PROBLEM DESCRIPTION
Repeat exactly the lines from the start through the line with "return [cap, stem]", both ends included.

DATA BLOCK
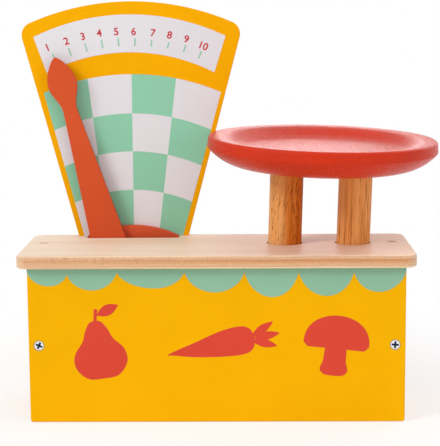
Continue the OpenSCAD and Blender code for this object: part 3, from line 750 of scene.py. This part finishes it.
def mushroom():
    """A mushroom with a domed cap."""
    angles = [math.pi * t for t in shares(CAP_STEPS)[1:-1]]
    dome = [(-CAP_HALF * math.cos(a), CAP_RISE * math.sin(a) ** CAP_FULL) for a in angles]
    cap = [(-CAP_HALF, 0)] + dome + [(CAP_HALF, 0), (16.5, -2.6), (-16.5, -2.6)]
    stem = curve_through([(-5, 1), (-6.3, -4), (-6.6, -10), (-8, -15), (-5.6, -18), (0, -18.6),
                          (5.6, -18), (8, -15), (6.6, -10), (6.3, -4), (5, 1)])
    return [cap, stem]


def front_motifs():
    """Three plain food motifs. Each outline lies a layer above the last, so that none share a face."""
    motifs = [moved(outline, *PEAR_PLACE) for outline in pear()]
    motifs += [moved(outline, *CARROT_PLACE) for outline in carrot()]
    motifs += [moved(outline, *MUSHROOM_PLACE) for outline in mushroom()]
    for number, outline in enumerate(motifs):
        print_on(f"front_motif_{number + 1}", [outline], FRONT_Y, "print_red",
                 lift=PRINT + LAYER * number)


front_scallops()
front_motifs()


# The turned bowl

BOWL_R = 68.3             # radius at the foot of the upright band
BOWL_H = 17.6             # height from the underside to the rim
BAND_H = 6.5              # height of the band
BAND_IN = 0.4             # the band's top lies this much nearer the axis
BASE_R = 43.0             # radius of the flat underside
BULGE = 3.3               # how far the side swells between band and underside
RIM_ROUND = 1.8           # radius between band and rim
RIM_W = 9.5               # the rim ends this far inside the band
RIM_FALL = 0.6            # fall of the rim towards the inside
WALL_W = 9.3              # width of the sloping inner side
WALL_SLANT = 28.0         # its slope in degrees
BEND_SHARE = 0.3          # share of that slope that each rounded bend takes
BASE_ROUND = 1.2          # radius between underside and side
BAND_ROUND = 1.6          # radius between side and band
MAX_REACH = 0.45          # share of a line that a rounded corner may take
INNER_RING = 0.5          # share of the underside's radius at which it has a ring of points

BOWL_TURNS = 192
SIDE_STEPS = 16
RIM_STEPS = 10
BEND_STEPS = 8
FLOOR_STEPS = 6
CORNER_STEPS = 5

LEAN = (Matrix.Rotation(math.radians(LEAN_SIDE), 3, "Y")
        @ Matrix.Rotation(math.radians(LEAN_FRONT), 3, "X"))


def in_place(x, y, z):
    """A point of the bowl's own frame, in mm from the middle of its rim, in the row frame in metres."""
    return (LEAN @ Vector((x, y, z + RIM_RISE)) + Vector(PAN)) * MM


def bend(a, corner, c, reach, steps):
    """A rounded corner that leaves the lines to a and c at a distance of reach from it."""
    a, b, c = Vector(a), Vector(corner), Vector(c)
    p, q = b + (a - b).normalized() * reach, b + (c - b).normalized() * reach
    return [tuple(p * (1 - t) ** 2 + b * 2 * t * (1 - t) + q * t ** 2) for t in shares(steps)]


def rounded(points, radii):
    """A polyline with some of its corners rounded. radii gives a radius for a corner's number."""
    out = [points[0]]
    for i in range(1, len(points) - 1):
        if i not in radii:
            out.append(points[i])
            continue
        a, b, c = (Vector(points[k]) for k in (i - 1, i, i + 1))
        half = (a - b).angle(c - b) / 2
        reach = min(radii[i] / math.tan(half), MAX_REACH * (a - b).length, MAX_REACH * (c - b).length)
        out += bend(a, b, c, reach, CORNER_STEPS)
    out.append(points[-1])
    return out


def bowl_side():
    """The swelling side, from the underside up to the band."""
    high, base = Vector((BOWL_R, -BAND_H)), Vector((BASE_R, -BOWL_H))
    d = base - high
    outward = Vector((-d.y, d.x)).normalized()
    side = [high + d * t + outward * BULGE * (1 - (2 * t - 1) ** 2) for t in shares(SIDE_STEPS)]
    return [(p.x, p.y) for p in side[::-1]]


def bowl_rim():
    """The quarter round from the band to the rim."""
    middle = BOWL_R - BAND_IN - RIM_ROUND
    angles = [math.pi / 2 * t for t in shares(RIM_STEPS)]
    return [(middle + RIM_ROUND * math.cos(a), RIM_ROUND * (math.sin(a) - 1)) for a in angles]


def bowl_wall(rim_end):
    """The sloping inner side with its two bends, from the end of the rim's round to the floor."""
    slant = math.radians(WALL_SLANT)
    reach = WALL_W / math.cos(slant) * BEND_SHARE
    lip = Vector((BOWL_R - RIM_W, -RIM_FALL))
    knee = lip - Vector((WALL_W, WALL_W * math.tan(slant)))
    return bend(rim_end, lip, knee, reach, BEND_STEPS) + bend(lip, knee, (0, knee.y), reach, BEND_STEPS)


def bowl_profile():
    """The bowl's section, from the middle of its underside round to the middle of its floor."""
    underside = [(0, -BOWL_H), (BASE_R * INNER_RING, -BOWL_H)]
    side = bowl_side()
    rim = bowl_rim()
    wall = bowl_wall(rim[-1])
    foot_r, floor_z = wall[-1]
    floor = [(foot_r * (1 - t), floor_z) for t in shares(FLOOR_STEPS)[1:]]
    corners = {len(underside): BASE_ROUND, len(underside) + len(side) - 1: BAND_ROUND}
    return rounded(underside + side + rim + wall + floor, corners)


def lathe(profile, turns, place):
    """A closed turned solid whose profile starts and ends on the axis. place is the function that puts
    each of its points where it belongs."""
    bm = bmesh.new()
    first = bm.verts.new(place(0, 0, profile[0][1]))
    last = bm.verts.new(place(0, 0, profile[-1][1]))
    angles = [2 * math.pi * k / turns for k in range(turns)]
    rings = [[bm.verts.new(place(r * math.cos(a), r * math.sin(a), z)) for a in angles]
             for r, z in profile[1:-1]]
    for k in range(turns):
        j = (k + 1) % turns
        bm.faces.new((first, rings[0][j], rings[0][k]))
        bm.faces.new((last, rings[-1][k], rings[-1][j]))
        for a, b in zip(rings, rings[1:]):
            bm.faces.new((a[k], a[j], b[j], b[k]))
    bmesh.ops.recalc_face_normals(bm, faces=bm.faces)
    return mesh_of(bm, "turned")


def turned_bowl():
    """The bowl with fine steps all round, which stands for the CAD one."""
    mesh = lathe(bowl_profile(), BOWL_TURNS, in_place)
    bowl = piece("bowl_turned", mesh, "bowl_red", "pan")
    smooth(bowl)
    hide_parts("bowl")


turned_bowl()


# The return spring

def spring():
    """The coil as a piece of its own, a smooth-shaded copy of the CAD one that stands for it."""
    obj = piece("return_spring_coil", nodes["return_spring"].data.copy(), "spring_steel", "case")
    smooth(obj)
    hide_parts("return_spring")
    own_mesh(obj)


spring()


# Floor, light and camera, in metres and watts

FLOOR_R = 12.0
FLOOR_SEGMENTS = 96
FLOOR_Z = -0.0002         # just under the part, so that no faces coincide
FLOOR_COLOR = (250, 246, 244)
WHITE = (1, 1, 1, 1)
FADE_FROM = 0.10          # the floor turns white between these distances from the middle
FADE_TO = 0.34
FADE_NEAR = 0.62          # share of white that it has nearer than that
AMBIENT = 0.45            # strength of the world's light

# Place, size and power of each square lamp
LAMPS = {"key": ((-1.9, -1.4, 1.6), 0.9, 37), "top": ((0.5, -0.6, 2.2), 2.4, 20),
         "fill": ((1.9, -1.6, 0.6), 1.6, 9), "back": ((1.3, 2.0, 1.5), 1.8, 12),
         "glint": ((0.16, 2.4, 0.62), 0.4, 1.8)}
LAMP_AIM = (0.0, 0.0, 0.10)

# The photo's camera, as fitted to its outlines: place in mm, angles in degrees, focal length in pixels
CAMERA_AT = (16.384, -823.191, 235.202)
CAMERA_PITCH = 8.514
CAMERA_YAW = 1.016
CAMERA_ROLL = -0.422
FOCAL_PX = 1397.078
PHOTO_W_PX = 440
SENSOR_W = 36.0
SIGHT_END = 50.0          # the camera sees this far, in metres


def seen_directly(tree):
    """A socket of the node tree that is 1 for camera, glossy and transmission rays."""
    path = tree.nodes.new("ShaderNodeLightPath").outputs
    seen = path["Is Camera Ray"]
    for kind in ("Is Glossy Ray", "Is Transmission Ray"):
        most = tree.nodes.new("ShaderNodeMath")
        most.operation = "MAXIMUM"
        tree.links.new(seen, most.inputs[0])
        tree.links.new(path[kind], most.inputs[1])
        seen = most.outputs[0]
    return seen


def floor():
    """A round floor that fades to white away from the part."""
    bm = bmesh.new()
    bmesh.ops.create_circle(bm, cap_ends=True, radius=FLOOR_R, segments=FLOOR_SEGMENTS)
    obj = bpy.data.objects.new("floor", mesh_of(bm, "floor"))
    obj.location = (0, 0, FLOOR_Z)
    bpy.context.scene.collection.objects.link(obj)
    t = Tree("floor")
    t.nodes.remove(t.bsdf)
    far = t.new("ShaderNodeVectorMath", {0: t.coord["Object"]}, operation="LENGTH").outputs["Value"]
    inputs = {"Value": far, "From Min": FADE_FROM, "From Max": FADE_TO, "To Min": FADE_NEAR}
    fade = t.new("ShaderNodeMapRange", inputs, interpolation_type="SMOOTHSTEP").outputs[0]
    fade = t.mul(fade, seen_directly(t.mat.node_tree))
    near = t.new("ShaderNodeBsdfDiffuse", {"Color": linear(FLOOR_COLOR)}).outputs[0]
    white = t.new("ShaderNodeEmission", {"Color": WHITE, "Strength": 1.0}).outputs[0]
    both = t.new("ShaderNodeMixShader", {0: fade, 1: near, 2: white}).outputs[0]
    t.links.new(both, t.out.inputs[0])
    obj.data.materials.append(t.mat)


def world():
    """A world that is white to the eye and lights the part more weakly."""
    studio = bpy.data.worlds.new("studio")
    bpy.context.scene.world = studio
    studio.use_nodes = True
    tree = studio.node_tree
    tree.nodes.clear()
    out = tree.nodes.new("ShaderNodeOutputWorld")
    mix = tree.nodes.new("ShaderNodeMixShader")
    tree.links.new(seen_directly(tree), mix.inputs[0])
    for number, strength in enumerate((AMBIENT, 1.0), 1):
        light = tree.nodes.new("ShaderNodeBackground")
        light.inputs[0].default_value = WHITE
        light.inputs[1].default_value = strength
        tree.links.new(light.outputs[0], mix.inputs[number])
    tree.links.new(mix.outputs[0], out.inputs[0])


def lamp(name, at, size, watts):
    """A square lamp that looks at the part."""
    data = bpy.data.lights.new(name, "AREA")
    data.shape = "SQUARE"
    data.size = size
    data.energy = watts
    obj = bpy.data.objects.new(name, data)
    obj.location = at
    obj.rotation_euler = (Vector(LAMP_AIM) - Vector(at)).to_track_quat("-Z", "Y").to_euler()
    bpy.context.scene.collection.objects.link(obj)


def camera():
    """The camera that took the photo."""
    data = bpy.data.cameras.new("camera")
    data.sensor_fit = "HORIZONTAL"
    data.sensor_width = SENSOR_W
    data.lens = FOCAL_PX / PHOTO_W_PX * SENSOR_W
    data.clip_end = SIGHT_END
    obj = bpy.data.objects.new("camera", data)
    bpy.context.scene.collection.objects.link(obj)
    pitch, yaw, roll = (math.radians(a) for a in (CAMERA_PITCH, CAMERA_YAW, CAMERA_ROLL))
    ahead = Vector((-math.sin(yaw) * math.cos(pitch), math.cos(yaw) * math.cos(pitch), -math.sin(pitch)))
    level_right = ahead.cross(Vector((0, 0, 1))).normalized()
    level_up = level_right.cross(ahead)
    right = level_right * math.cos(roll) + level_up * math.sin(roll)
    up = level_up * math.cos(roll) - level_right * math.sin(roll)
    turn = Matrix((right, up, -ahead)).transposed().to_4x4()
    obj.matrix_world = Matrix.Translation(Vector(CAMERA_AT) * MM) @ turn
    bpy.context.scene.camera = obj


floor()
world()
for name, (at, size, watts) in LAMPS.items():
    lamp(name, at, size, watts)
camera()

bpy.context.scene.view_settings.view_transform = "Standard"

TASK ANSWER
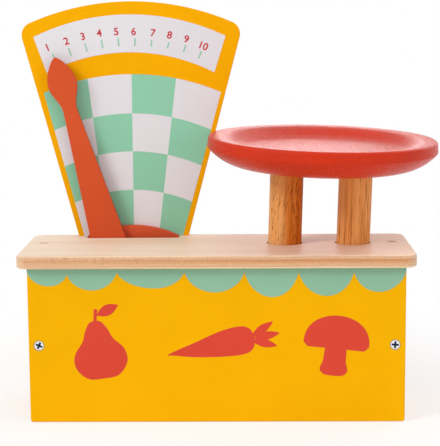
Continue the OpenSCAD and Blender code for this object: part 3, from line 750 of scene.py. This part finishes it.
def mushroom():
    """A mushroom with a domed cap."""
    angles = [math.pi * t for t in shares(CAP_STEPS)[1:-1]]
    dome = [(-CAP_HALF * math.cos(a), CAP_RISE * math.sin(a) ** CAP_FULL) for a in angles]
    cap = [(-CAP_HALF, 0)] + dome + [(CAP_HALF, 0), (16.5, -2.6), (-16.5, -2.6)]
    stem = curve_through([(-5, 1), (-6.3, -4), (-6.6, -10), (-8, -15), (-5.6, -18), (0, -18.6),
                          (5.6, -18), (8, -15), (6.6, -10), (6.3, -4), (5, 1)])
    return [cap, stem]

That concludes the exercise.